» GIVEN EXERCISE: Your task is to locate every line holding the string "piece" and to copy each of them.

» Entries with parts and joints:
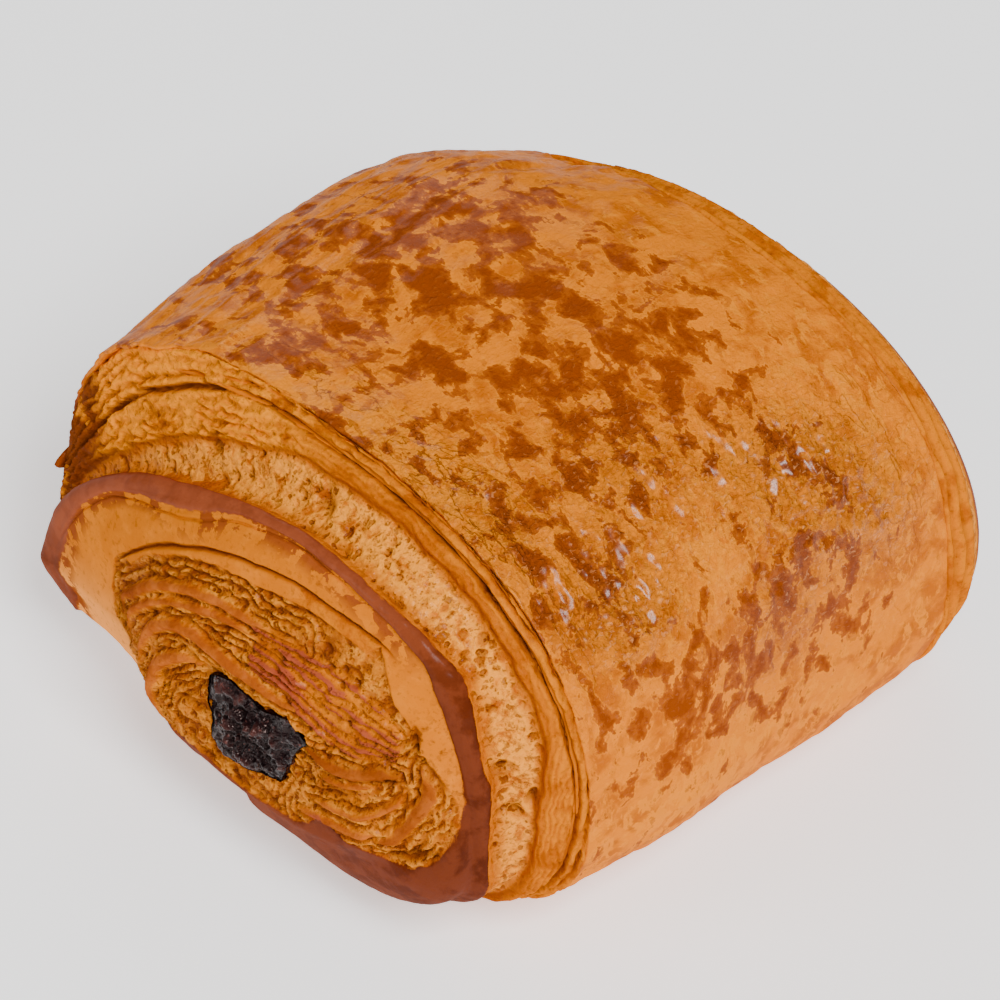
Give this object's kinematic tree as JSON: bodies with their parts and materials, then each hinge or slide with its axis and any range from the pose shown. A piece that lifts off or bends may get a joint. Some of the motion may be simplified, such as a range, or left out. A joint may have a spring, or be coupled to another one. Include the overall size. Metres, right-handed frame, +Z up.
{
  "type": "mini pain au chocolat",
  "caption": "Small rolled laminated pastry with a glazed barrel, open spiral ends and a dark chocolate stick through its middle.",
  "frame": {"origin": "middle of the flat underside, at the centre of the part's box", "axes": "+Y along the roll's axis, with the shown spiral end at -Y; +X across the roll; +Z up from the flat underside"},
  "size_m": [0.0631, 0.066, 0.0431],
  "materials": {
    "golden_crust": "egg-glazed baked crust, satin to glossy",
    "dark_chocolate": "rough broken dark chocolate"
  },
  "bodies": {
    "root": {"pastry_roll": "golden_crust", "chocolate_stick": "dark_chocolate"}
  },
  "joints": []
}
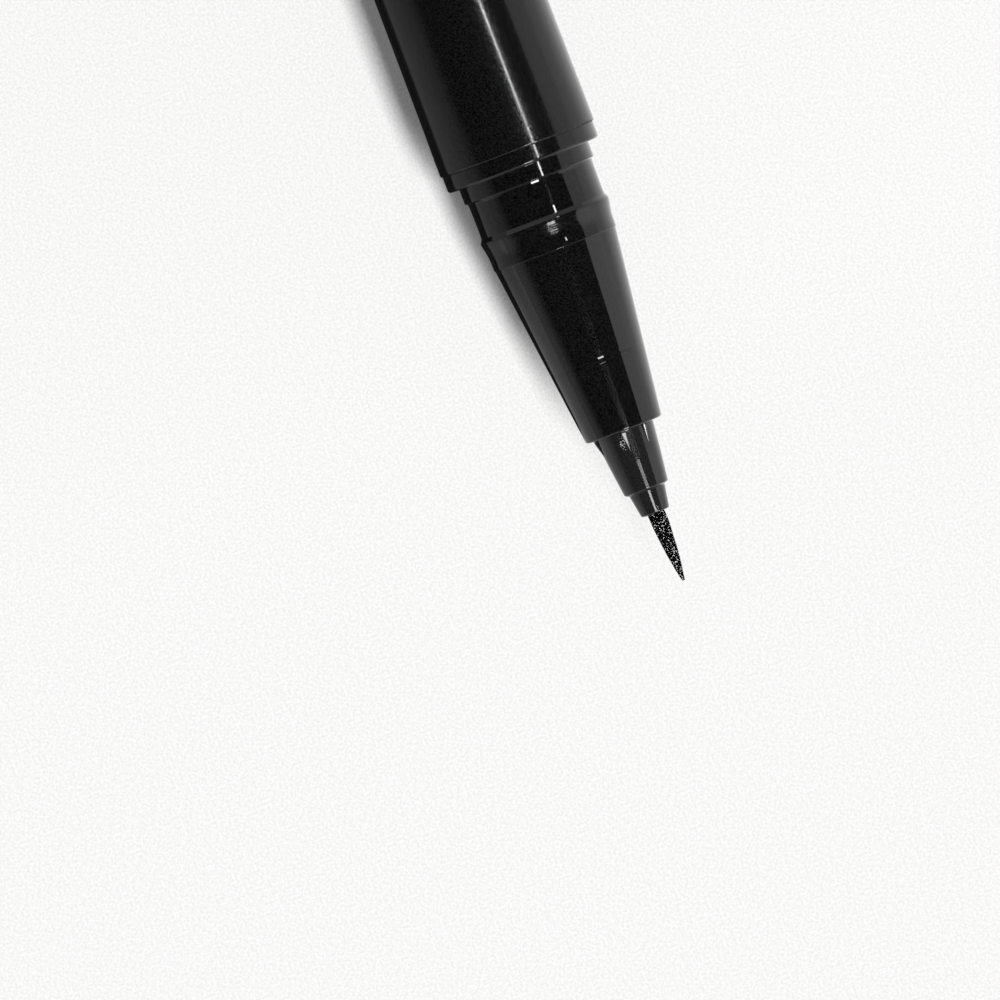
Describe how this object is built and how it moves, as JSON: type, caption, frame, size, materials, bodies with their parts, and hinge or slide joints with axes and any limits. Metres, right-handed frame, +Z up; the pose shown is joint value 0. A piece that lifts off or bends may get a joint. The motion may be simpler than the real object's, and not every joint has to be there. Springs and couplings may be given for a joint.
{
  "type": "liquid eyeliner pen",
  "caption": "Slim round liquid eyeliner pen with a fine brush tip on a stepped cone, its ink tank and comb collector inside, and its cap pushed on the tail.",
  "frame": {"origin": "on the surface the pen lies on, under its axis, half way along its length", "axes": "+X along the pen towards the brush tip, +Z up from the surface it lies on"},
  "size_m": [0.1556, 0.0106, 0.0106],
  "materials": {
    "barrel_plastic": "polished black moulding",
    "cap_plastic": "polished black moulding",
    "front_plastic": "polished black moulding with fine dust",
    "nozzle_plastic": "satin black moulding with fine dust",
    "bristles": "ink-wet nylon bristles",
    "feed_plastic": "satin natural moulding",
    "fibre": "ink-soaked polyester fibre",
    "tank_plastic": "satin natural moulding",
    "liner_plastic": "satin natural moulding",
    "steel": "bright stainless steel"
  },
  "bodies": {
    "pen": {"barrel": "barrel_plastic", "front_section": "front_plastic", "nozzle": "nozzle_plastic", "brush_tip": "bristles", "brush_retainer": "feed_plastic", "guide_pipe": "feed_plastic", "relay_core": "fibre", "collector": "feed_plastic", "tank_plug": "feed_plastic", "ink_tank": "tank_plastic", "tail_plug": "barrel_plastic"},
    "cap": {"cap_shell": "cap_plastic", "cap_crown": "cap_plastic", "inner_cap_spring": "steel"},
    "inner_seal": {"inner_cap": "liner_plastic"},
    "ball": {"mixing_ball": "steel"}
  },
  "joints": [
    {"name": "cap_pull", "type": "slide", "parent": "pen", "child": "cap", "axis": [-1, 0, 0], "range_m": [0, 0.03]},
    {"name": "inner_cap_press", "type": "slide", "parent": "cap", "child": "inner_seal", "axis": [-1, 0, 0], "range_m": [0, 0.0015], "stiffness_N_per_m": 300, "springref_m": -0.001, "deforming": ["inner_cap_spring"]},
    {"name": "ball_roll", "type": "slide", "parent": "pen", "child": "ball", "axis": [1, 0, 0], "range_m": [-0.0184, 0.0374]}
  ]
}
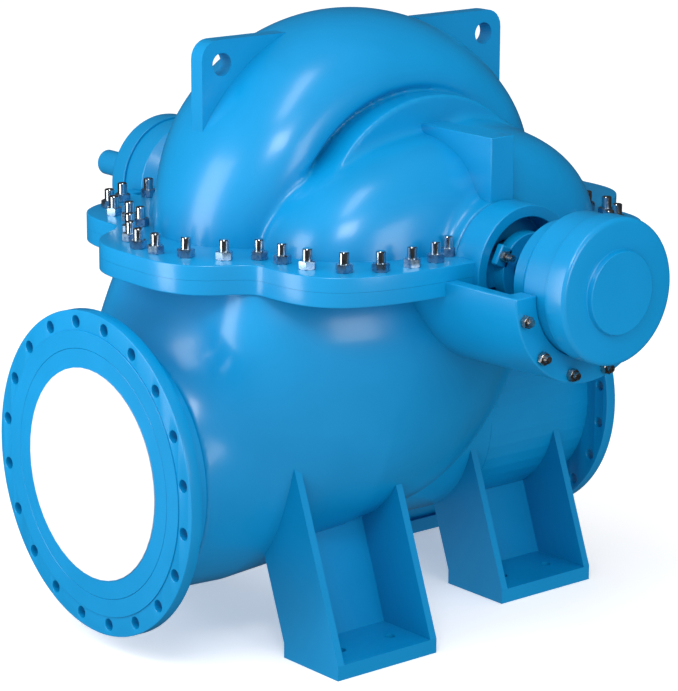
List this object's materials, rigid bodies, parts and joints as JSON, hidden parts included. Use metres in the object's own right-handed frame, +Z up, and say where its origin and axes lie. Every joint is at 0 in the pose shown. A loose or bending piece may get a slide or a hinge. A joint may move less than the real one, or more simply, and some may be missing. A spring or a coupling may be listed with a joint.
{
  "type": "double suction pump",
  "caption": "Horizontal split-case double suction water pump on its own feet, with suction and discharge flanges on opposite sides and a shaft end for a drive.",
  "frame": {"origin": "on the floor, under the centre of the pump's outline", "axes": "+Z up, +Y along the shaft to the drive end, +X towards the discharge flange"},
  "size_m": [1.5033, 1.9936, 1.4629],
  "materials": {
    "sky_blue_paint": "gloss",
    "white_plate": "satin"
  },
  "bodies": {
    "casing": {"bearing_bracket_far": "sky_blue_paint", "bearing_bracket_near": "sky_blue_paint", "bearing_cover_far": "sky_blue_paint", "bearing_cover_near": "sky_blue_paint", "bearing_housing_far": "sky_blue_paint", "bearing_housing_near": "sky_blue_paint", "discharge_flange": "sky_blue_paint", "discharge_neck": "sky_blue_paint", "foot_discharge_far": "sky_blue_paint", "foot_discharge_near": "sky_blue_paint", "foot_suction_far": "sky_blue_paint", "foot_suction_near": "sky_blue_paint", "gland_far": "sky_blue_paint", "gland_near": "sky_blue_paint", "lifting_plate_discharge": "sky_blue_paint", "lifting_plate_suction": "sky_blue_paint", "lower_casing": "sky_blue_paint", "rib_far": "sky_blue_paint", "rib_near": "sky_blue_paint", "stuffing_box_far": "sky_blue_paint", "stuffing_box_near": "sky_blue_paint", "suction_cover": "sky_blue_paint", "suction_cover_plate": "white_plate", "suction_flange": "sky_blue_paint", "suction_neck": "sky_blue_paint", "upper_casing": "sky_blue_paint"},
    "rotor": {"shaft": "sky_blue_paint"}
  },
  "joints": [
    {"name": "shaft_spin", "type": "hinge", "parent": "casing", "child": "rotor", "pos_m": [0.0387, -0.0502, 0.926], "axis": [0, 1, 0], "continuous": true}
  ]
}
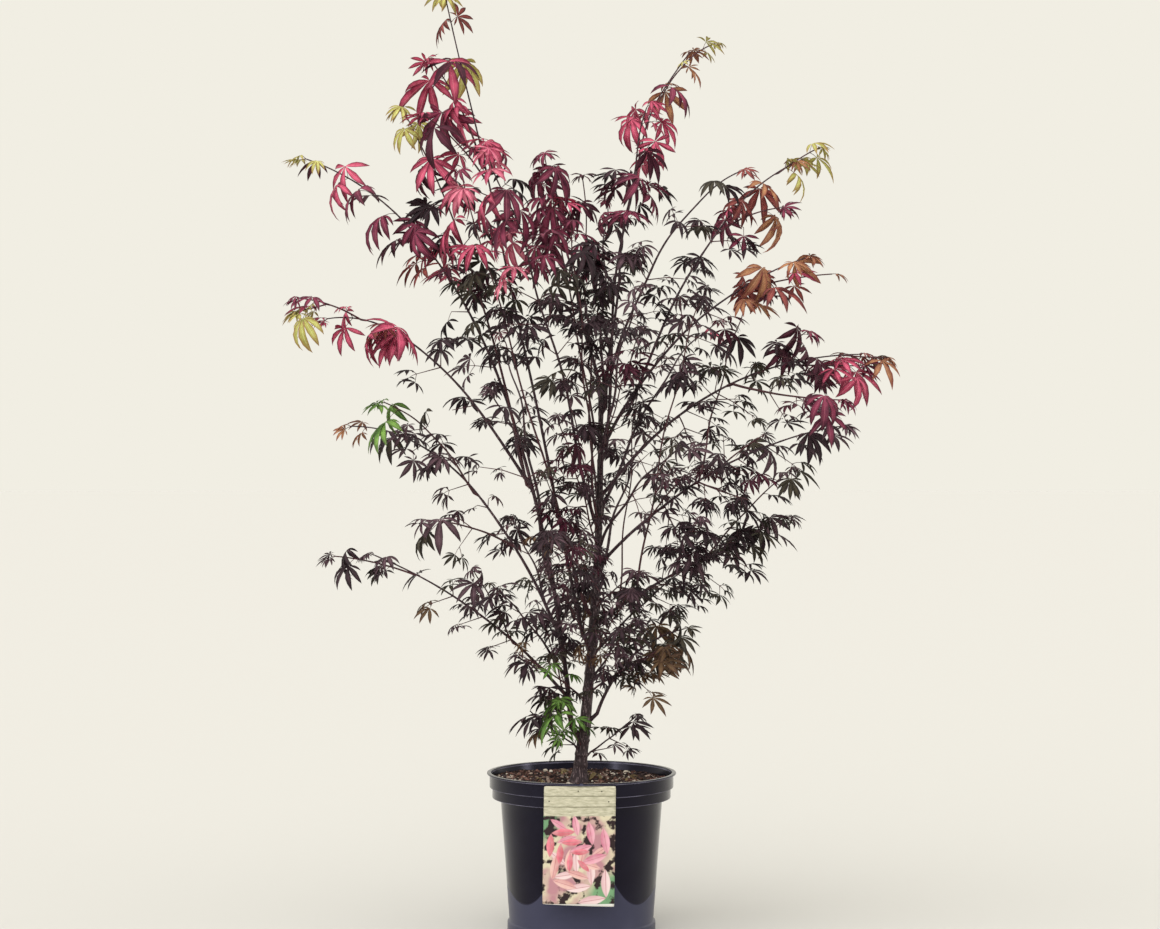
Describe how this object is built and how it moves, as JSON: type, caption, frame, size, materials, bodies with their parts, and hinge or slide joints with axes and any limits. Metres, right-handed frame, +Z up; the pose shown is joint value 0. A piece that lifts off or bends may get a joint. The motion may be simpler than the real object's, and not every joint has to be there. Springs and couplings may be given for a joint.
{
  "type": "potted japanese maple",
  "caption": "Many-stemmed Japanese maple with purple-black, deeply cut leaves that turn crimson at the tips, growing in a round black nursery container with a picture card.",
  "frame": {"origin": "centre of the pot's flat underside, which stands on the ground", "axes": "+Z up along the pot's axis, -Y to the front, where the card hangs, and +X to the right as seen from the front"},
  "size_m": [0.9429, 0.7854, 1.3788],
  "materials": {
    "bark": "smooth dark purple-brown young bark with pale pores",
    "dark_purple_leaf": "satin leaf, purple-black",
    "wine_leaf": "satin leaf, wine red",
    "crimson_leaf": "satin young leaf, crimson where light comes through",
    "bronze_leaf": "satin leaf, bronze brown",
    "green_leaf": "satin young leaf, bright green",
    "black_plastic": "glossy blow-moulded black plastic",
    "potting_soil": "loose bark compost with chips and pale grit",
    "printed_card": "satin printed plastic card"
  },
  "bodies": {
    "root": {"pot": "black_plastic", "soil": "potting_soil", "label": "printed_card", "trunk": "bark", "bough_back": "bark", "bough_back_left": "bark", "bough_back_low": "bark", "bough_back_right": "bark", "bough_back_top": "bark", "bough_front": "bark", "bough_front_left": "bark", "bough_front_low": "bark", "bough_front_right": "bark", "bough_front_top": "bark", "bough_left": "bark", "bough_left_mid": "bark", "bough_left_stem": "bark", "bough_low_left": "bark", "bough_low_right": "bark", "bough_right": "bark", "bough_right_high": "bark", "bough_right_low": "bark", "bough_right_mid": "bark", "bough_right_stem": "bark", "bough_right_top": "bark", "bough_shoot": "bark", "bough_top_left": "bark", "bough_top_right": "bark", "foliage_back": "dark_purple_leaf", "foliage_back_left": "dark_purple_leaf", "foliage_back_low": "dark_purple_leaf", "foliage_back_right": "dark_purple_leaf", "foliage_back_top": "dark_purple_leaf", "foliage_front": "dark_purple_leaf", "foliage_front_left": "dark_purple_leaf", "foliage_front_low": "dark_purple_leaf", "foliage_front_right": "dark_purple_leaf", "foliage_front_top": "crimson_leaf", "foliage_inner_left": "dark_purple_leaf", "foliage_inner_right": "dark_purple_leaf", "foliage_left": "dark_purple_leaf", "foliage_left_mid": "wine_leaf", "foliage_left_stem": "crimson_leaf", "foliage_low_back": "dark_purple_leaf", "foliage_low_front": "dark_purple_leaf", "foliage_low_left": "dark_purple_leaf", "foliage_low_right": "dark_purple_leaf", "foliage_low_twig_left": "green_leaf", "foliage_low_twig_right": "dark_purple_leaf", "foliage_right": "wine_leaf", "foliage_right_high": "wine_leaf", "foliage_right_low": "dark_purple_leaf", "foliage_right_mid": "wine_leaf", "foliage_right_stem": "bronze_leaf", "foliage_right_top": "wine_leaf", "foliage_shoot": "wine_leaf", "foliage_top": "wine_leaf", "foliage_top_left": "crimson_leaf", "foliage_top_right": "crimson_leaf"}
  },
  "joints": []
}
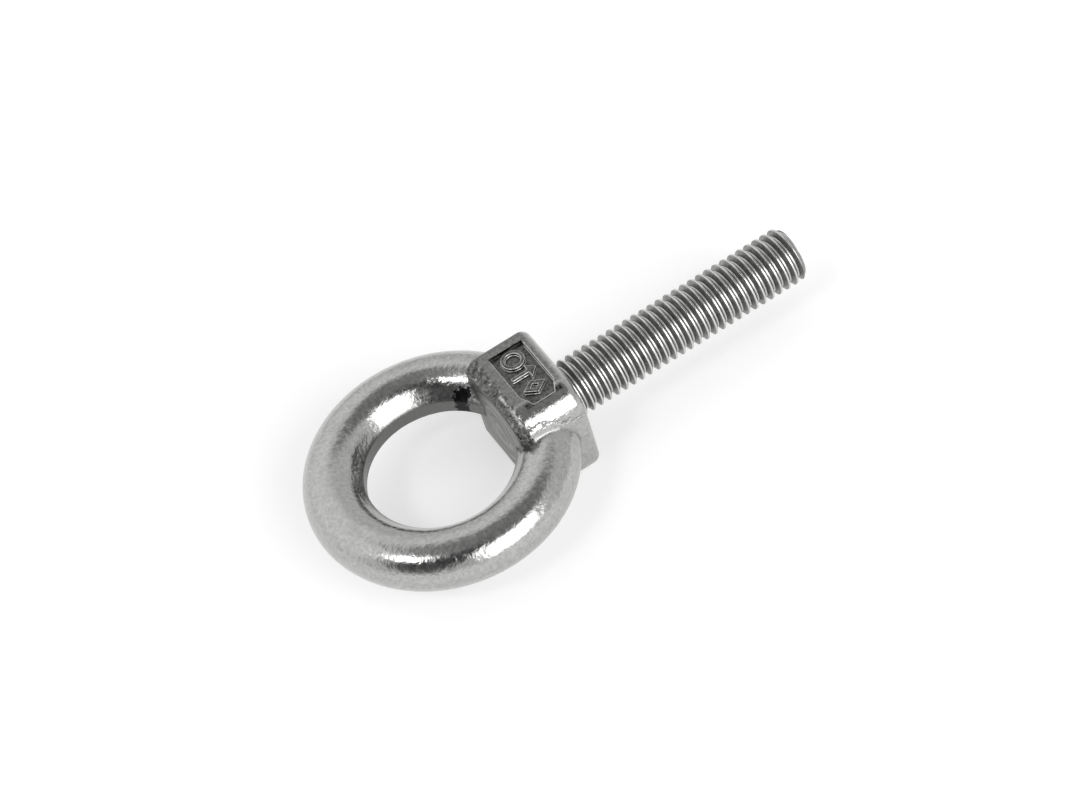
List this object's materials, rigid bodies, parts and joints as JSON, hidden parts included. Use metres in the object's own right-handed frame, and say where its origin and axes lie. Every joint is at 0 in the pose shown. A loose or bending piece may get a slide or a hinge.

» THE RESULT:
Give this object's kinematic tree as JSON: bodies with their parts and materials, then each hinge or slide with its axis and any range from the pose shown. A piece that lifts off or bends may get a joint. Some of the motion may be simplified, such as a range, or left out. A joint may have a spring, or be coupled to another one. Include the overall size. Metres, right-handed frame, +Z up.
Describe how this object is built and how it moves, as JSON: type, caption, frame, size, materials, bodies with their parts, and hinge or slide joints with axes and any limits. Metres, right-handed frame, +Z up; the pose shown is joint value 0. A piece that lifts off or bends may get a joint. The motion may be simpler than the real object's, and not every joint has to be there. Springs and couplings may be given for a joint.
List this object's materials, rigid bodies, parts and joints as JSON, hidden parts included. Use metres in the object's own right-handed frame, +Z up, and say where its origin and axes lie. Every joint is at 0 in the pose shown. A loose or bending piece may get a slide or a hinge. A joint may move less than the real one, or more simply, and some may be missing. A spring or a coupling may be listed with a joint.
Describe how this object is built and how it moves, as JSON: type, caption, frame, size, materials, bodies with their parts, and hinge or slide joints with axes and any limits. Metres, right-handed frame, +Z up; the pose shown is joint value 0. A piece that lifts off or bends may get a joint. The motion may be simpler than the real object's, and not every joint has to be there. Springs and couplings may be given for a joint.
List this object's materials, rigid bodies, parts and joints as JSON, hidden parts included. Use metres in the object's own right-handed frame, and say where its origin and axes lie. Every joint is at 0 in the pose shown. A loose or bending piece may get a slide or a hinge.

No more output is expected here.